(BRIEF): Repeat the material exactly, leaving nothing out.

Extracted data entries:
★ ★ ★
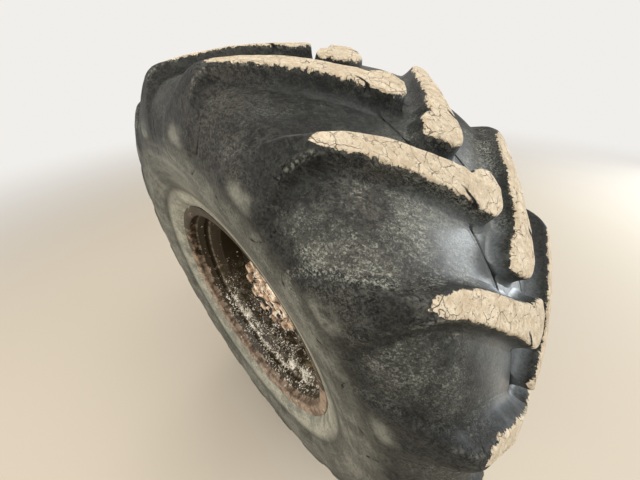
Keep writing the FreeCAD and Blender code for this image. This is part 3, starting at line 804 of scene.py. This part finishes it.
def lugMesh(name, side, tip):
    # One lug as a closed shell. side is -1 outboard and 1 inboard.
    shape = tyreShape
    rows = smoothRows(lugRows, shape["lugRowSpacing"])
    verts = []
    marks = {"clay": [], "along": [], "rise": [], "span": []}
    for across, radius, trailing, leading, lift, clay, ease, foot in rows:
        away = np.hypot(carcassCurve[:, 0] - abs(across), carcassCurve[:, 1] - radius)
        nearest = carcassCurve[np.argmin(away)]
        base = np.array([math.copysign(nearest[0], across), nearest[1]])
        top = np.array([across, radius - shape["topDrop"]])
        section = lugSection(trailing, leading, min(ease, (trailing - leading) * shape["widestEase"]), foot)
        for angle, share in section:
            place = base + (top - base) * (share * lift if share > 0 else share)
            verts.append(aroundAxle(side * place[0], place[1], math.radians(tip + angle)))
            # Clay is 0.5 at the lug's edge and grows with the distance from it.
            inward = math.radians(min(angle - leading, trailing - angle)) * radius * shape["clayTurn"]
            missing = 1.5 * (1 - max(share, 0)) + 1.6 * (1 - clay)
            marks["clay"].append(max(-0.8, max(-0.6, min(1.5, 0.5 + inward / shape["clayRun"])) - missing))
            marks["along"].append(across)
            marks["rise"].append(max(share * lift, 0) if lift > 0 else 0)
            marks["span"].append((angle - leading) / (trailing - leading))
    grid = (len(rows), len(section))
    obj = outwards(meshObject(name, verts, gridFaces(*grid) + endFaces(*grid)))
    addAttributes(obj, **marks)
    return obj


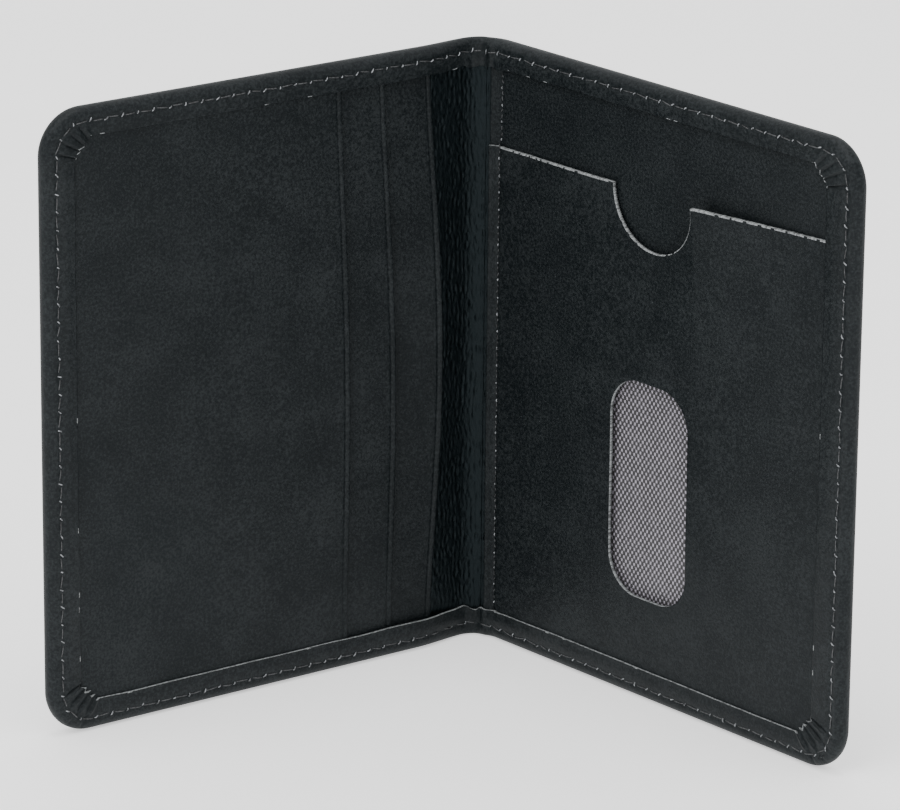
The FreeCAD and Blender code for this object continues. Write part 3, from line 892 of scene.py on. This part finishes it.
★ ★ ★
(THE SOLUTION):
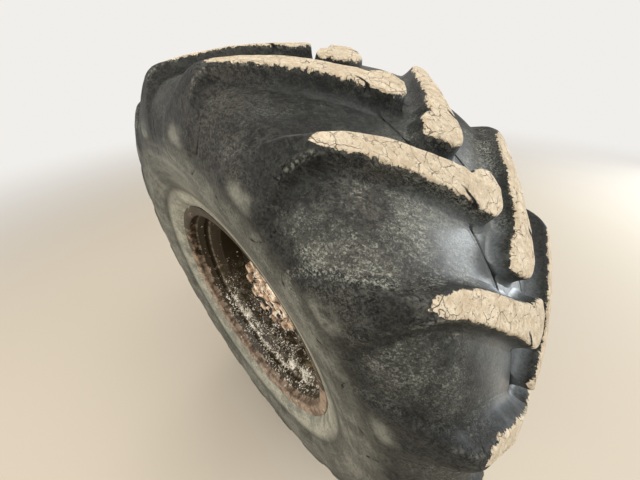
Keep writing the FreeCAD and Blender code for this image. This is part 3, starting at line 804 of scene.py. This part finishes it.
def lugMesh(name, side, tip):
    # One lug as a closed shell. side is -1 outboard and 1 inboard.
    shape = tyreShape
    rows = smoothRows(lugRows, shape["lugRowSpacing"])
    verts = []
    marks = {"clay": [], "along": [], "rise": [], "span": []}
    for across, radius, trailing, leading, lift, clay, ease, foot in rows:
        away = np.hypot(carcassCurve[:, 0] - abs(across), carcassCurve[:, 1] - radius)
        nearest = carcassCurve[np.argmin(away)]
        base = np.array([math.copysign(nearest[0], across), nearest[1]])
        top = np.array([across, radius - shape["topDrop"]])
        section = lugSection(trailing, leading, min(ease, (trailing - leading) * shape["widestEase"]), foot)
        for angle, share in section:
            place = base + (top - base) * (share * lift if share > 0 else share)
            verts.append(aroundAxle(side * place[0], place[1], math.radians(tip + angle)))
            # Clay is 0.5 at the lug's edge and grows with the distance from it.
            inward = math.radians(min(angle - leading, trailing - angle)) * radius * shape["clayTurn"]
            missing = 1.5 * (1 - max(share, 0)) + 1.6 * (1 - clay)
            marks["clay"].append(max(-0.8, max(-0.6, min(1.5, 0.5 + inward / shape["clayRun"])) - missing))
            marks["along"].append(across)
            marks["rise"].append(max(share * lift, 0) if lift > 0 else 0)
            marks["span"].append((angle - leading) / (trailing - leading))
    grid = (len(rows), len(section))
    obj = outwards(meshObject(name, verts, gridFaces(*grid) + endFaces(*grid)))
    addAttributes(obj, **marks)
    return obj


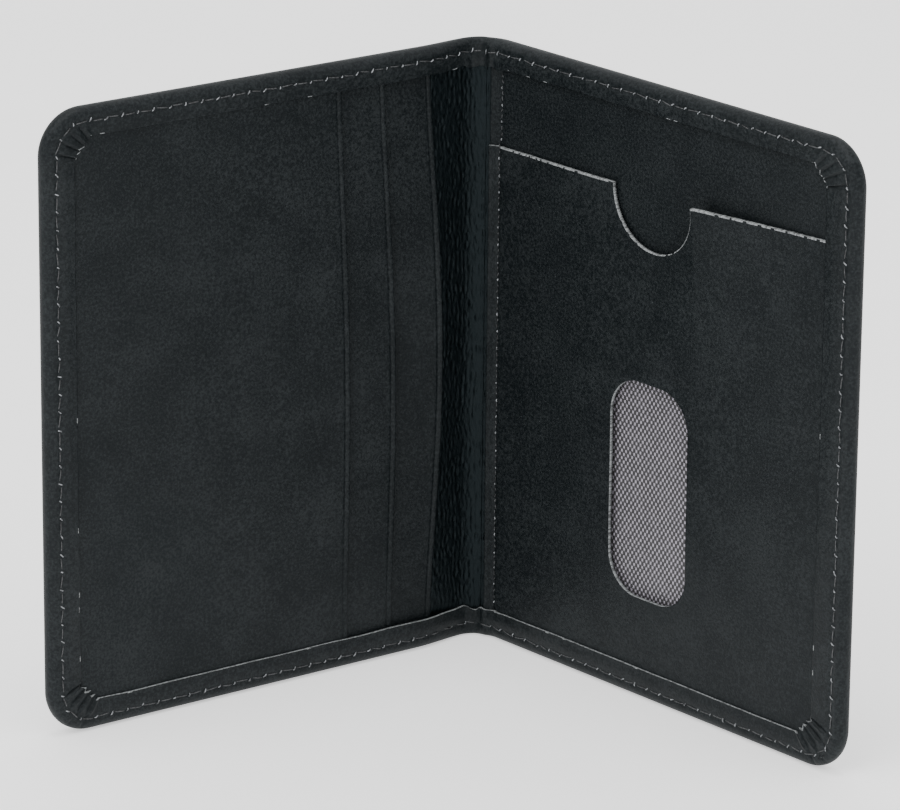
The FreeCAD and Blender code for this object continues. Write part 3, from line 892 of scene.py on. This part finishes it.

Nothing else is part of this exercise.